“The Man Who Would Be King” by Rudyard Kipling
This is a funny and odd short story that I quite enjoyed. I had to read it slow, since I’m not all that great with 19th century writing styles, but it rewarded me with a lot of funny stuff, especially in the first third of the story.
Summary: In India, the narrator, a British journalist, meets up and thwarts the plan of two British rascals, Daniel Dravot and Pechey Carnehan, who intend to blackmail a minor rajah. They find him later and ask him to help them research the area of Kafiristan where they plan on making themselves kings. One of the guys shows up two years later, very screw up, and tells the narrator what happened to them. The story takes a dark turn once their fantastic plan does succeed, but you’ll have to read that yourself.
One of the reasons to read this story is the humor. These guys are hilarious at the beginning. They want to be kings, and to show that they are serious about it, they’ve made a contract with each other vowing to stay away from drink and women. Well, if that doesn’t guarantee kingship, I don’t know what would. But the humor is a lot of underhanded wit and needs a slow, patient read to catch. The beginning description of what happens in the newspaper office is quite funny as well, so it’s worth not skimming over. Here’s an example of the wit in this section of the story: the “Colonels who have been overpassed for command sit down and sketch the outline of a series of ten, twelve, or twenty-four leading articles on Seniority versus Selection.”
I recommend this to anyone who can deal with the floral language and twisty sentences of the 1800s. This would be a good short-story for a discussion group, so I’ve included discussion questions.

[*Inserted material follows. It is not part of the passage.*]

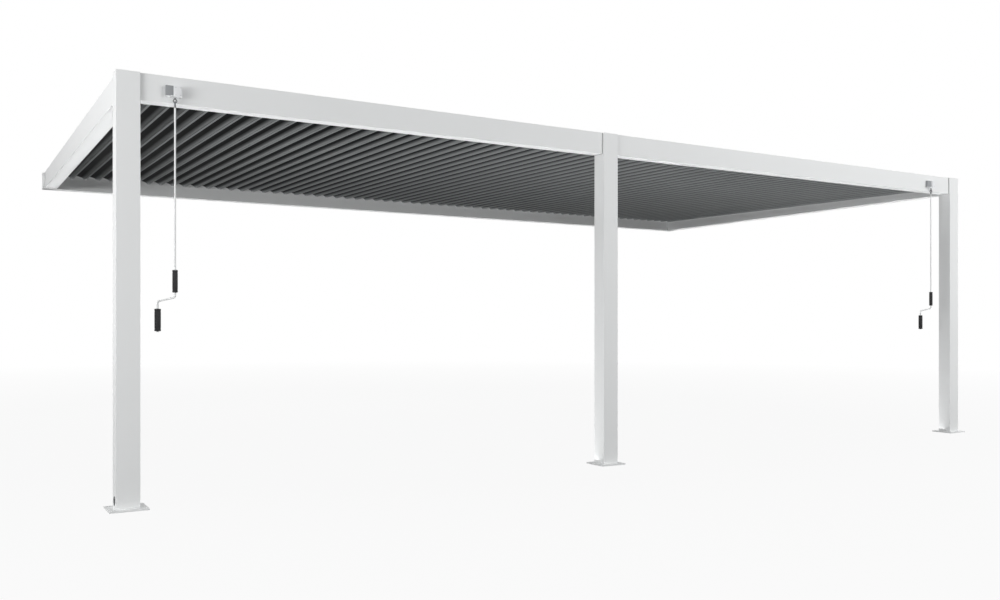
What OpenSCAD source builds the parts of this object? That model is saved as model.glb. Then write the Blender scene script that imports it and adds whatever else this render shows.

Things to know before reading the story: One, this is based on a true story, and the places are real, including the fair-skinned people of Kafiristan. Two, a Martini is a Martini-Henry rifle. Three, the Fellow Craft Grip is a secret freemason handshake. Four, you can differentiate between the two adventurers with this mnemonic: Dravot has the red beard, hence the V in his name looks like a beard. Carnehan has a long name just like his long single eyebrow.